Vol. 4Here I StandDay 253
Geneva, Switzerland · October 27, 1553 AD

Servetus and the limits of tolerance

Calvin and the execution of a heretic

Michael Servetus is a Spanish physician and theologian who has been corresponding with Calvin for years — sending him manuscripts, demanding responses, becoming increasingly hostile when Calvin's responses are inadequate to his satisfaction.

Servetus denies the Trinity. He denies that Christ is the eternal Son of God. He has already been condemned by the Catholic Inquisition and burned in effigy in France. He escapes and — inexplicably, fatally — comes to Geneva.

He attends Calvin's sermon. He is recognized. He is arrested.

The trial produces one of the most debated episodes in Calvin's biography. Calvin participates actively in the prosecution. The charges are heresy — the specific denial of the Trinity that Servetus has been teaching for decades.

Servetus is convicted. The sentence — burning at the stake — is the standard penalty for heresy in every jurisdiction in Europe, Catholic and Protestant alike. Calvin asks that it be commuted to beheading. The Genevan authorities refuse.

Servetus is burned on October 27, 1553.

Caspar Castellio, a humanist scholar, writes the most eloquent protest against the execution in the sixteenth century: To kill a man is not to protect a doctrine; it is to kill a man.

Calvin never fully recants his support for the execution. He defends it as necessary for the protection of the church and the city.

History has not agreed with him.


To kill a man is not to protect a doctrine. It is to kill a man.

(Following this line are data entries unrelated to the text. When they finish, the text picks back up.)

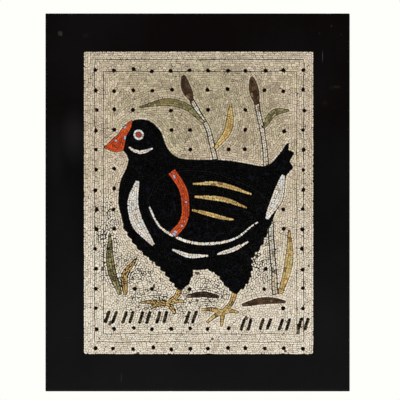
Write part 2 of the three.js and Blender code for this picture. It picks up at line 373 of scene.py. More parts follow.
def courseAlong(loop, inset):
    # one course of seeds: the loop moved inwards wherever it stays that far from itself, in uneven lengths
    ring = np.vstack([loop, loop[:1]])
    reach = np.concatenate([[0], np.cumsum(lengthOf(np.diff(ring, axis=0)))])
    at = np.linspace(0, reach[-1], max(12, int(reach[-1] / laying["fine"])), endpoint=False)
    dense = np.stack([np.interp(at, reach, column) for column in ring.T], axis=1)
    span = max(1, int(inset / laying["fine"] / 2)) if inset < 4 else 4
    tangent = unit(np.roll(dense, -span, axis=0) - np.roll(dense, span, axis=0))
    moved = dense + tangent[:, ::-1] * (-1, 1) * inset
    isFree = ~isNear(moved, np.stack([ring[:-1], ring[1:]], axis=1), inset - laying["slack"])
    stride = np.minimum(lengthOf(moved - np.roll(moved, 1, axis=0)), 2.5 * laying["fine"])
    travelled = np.cumsum(np.where(isFree, stride, 0)) / laying["half"]
    knots = np.arange(int(travelled[-1]) + 3)
    travelled += np.interp(travelled, knots, draw.normal(0, laying["uneven"], len(knots)))
    travelled += draw.uniform(0, 1)
    level = np.maximum.accumulate(np.floor(travelled))
    return moved[isFree & (np.diff(level, prepend=level[0] - 1) > 0)]


def swayOf(points, waves):
    # one swell pushes sideways, the other one upwards
    return np.stack([swell(points, *wave) for wave in waves], axis=1)


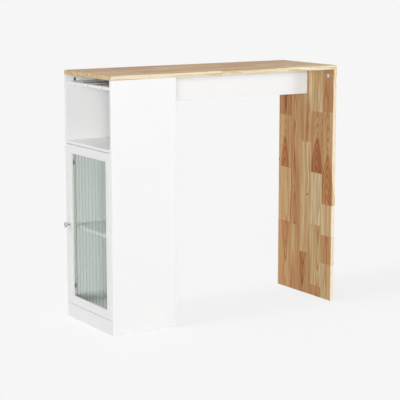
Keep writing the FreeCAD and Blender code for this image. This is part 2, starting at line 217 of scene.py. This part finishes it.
def mix(tree, factor, below, above, blend_type="MIX"):
    """One Mix node's colour."""
    made = put(tree, "ShaderNodeMix", data_type="RGBA", blend_type=blend_type)
    for socket, value in ((made.inputs[0], factor), (made.inputs[6], below), (made.inputs[7], above)):
        if isinstance(value, bpy.types.NodeSocket):
            tree.links.new(value, socket)
        else:
            socket.default_value = value
    return made.outputs[2]


def surface(tree, sockets, relief, relief_strength, relief_depth):
    """Ends a material in a Principled shader, with a relief in its surface."""
    raised = put(tree, "ShaderNodeBump", {
        "Height": relief, "Strength": relief_strength, "Distance": relief_depth,
    })
    shader = put(tree, "ShaderNodeBsdfPrincipled", {**sockets, "Normal": raised.outputs[0]})
    put(tree, "ShaderNodeOutputMaterial", {"Surface": shader.outputs[0]})


def dress(material, *nodes):
    """Gives solids of the frame their material."""
    for node in nodes:
        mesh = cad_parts[node].data
        mesh.materials.clear()
        mesh.materials.append(material)


fresh_white = paint(246, 246, 245)
thin_white = paint(241, 241, 241)

white_lacquer, tree = new_material("white_lacquer")
place = object_place(tree)
cloud = noise(tree, place, lacquer_clouds, detail=3.0)
haze = noise(tree, place, lacquer_haze, detail=2.0)
surface(
    tree,
    {
        "Base Color": mix(tree, cloud, fresh_white, thin_white),
        "Roughness": rising(tree, haze, least=0.30, spread=0.12),
        "Coat Weight": 0.1,
        "Coat Roughness": 0.2,
    },
    relief=noise(tree, place, lacquer_ripple, detail=1.0),
    relief_strength=0.06,
    relief_depth=0.0003,
)
dress(white_lacquer, *white_boards)

# ---------------------------------------------------------------------------
# The loose tongues between the boards, and the splines in the door's mitres.
# They are strips of bare birch plywood, glued into grooves on both sides.
# ---------------------------------------------------------------------------
ply_thickness = 0.0011
birch_fuzz = 160.0
birch_fuzz_share = 0.4
pale_ply = paint(226, 202, 160)
dark_ply = paint(206, 176, 130)
birch_fibre = paint(188, 152, 108)

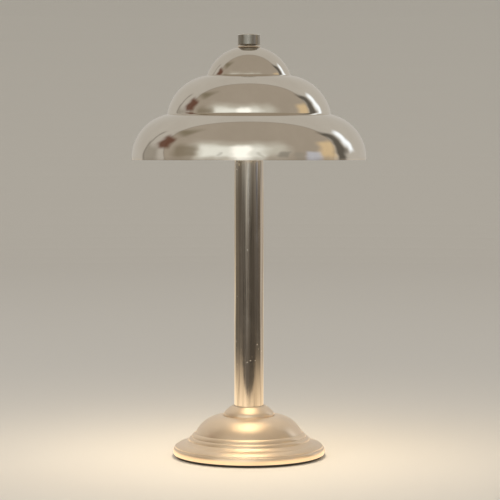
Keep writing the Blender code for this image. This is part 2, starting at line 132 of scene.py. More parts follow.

Sebastian Castellio, Concerning Heretics, 1554 AD

Matthew 13:29

But he said, 'No, lest perhaps while you gather up the darnel, you root up the wheat with them.


The burning of Servetus is the most serious failure in Calvin's career and one of the most instructive episodes in Reformation history.

Calvin held the most carefully developed theology of divine sovereignty in the sixteenth century — a theology that should have produced profound humility about human judgment, deep caution about the limits of what we can know and enforce.

And then he helped burn a man for theological error.

The gap between the theology of grace and the practice of it is the recurring tragedy of the church. The person who understands most clearly that salvation is God's free gift can still become the person who polices its boundaries with violence.

Castellio's sentence is still the right answer: to kill a man is not to protect a doctrine. It is to kill a man.

Hold your convictions. Hold them firmly, precisely, at cost.

And hold the person across from you as someone for whom Christ died, whose destruction is not yours to authorize, whose error God is capable of correcting without your violence.

Calvin knew the theology. He burned the man anyway. The theology was right. The burning was wrong. Both things are permanently true.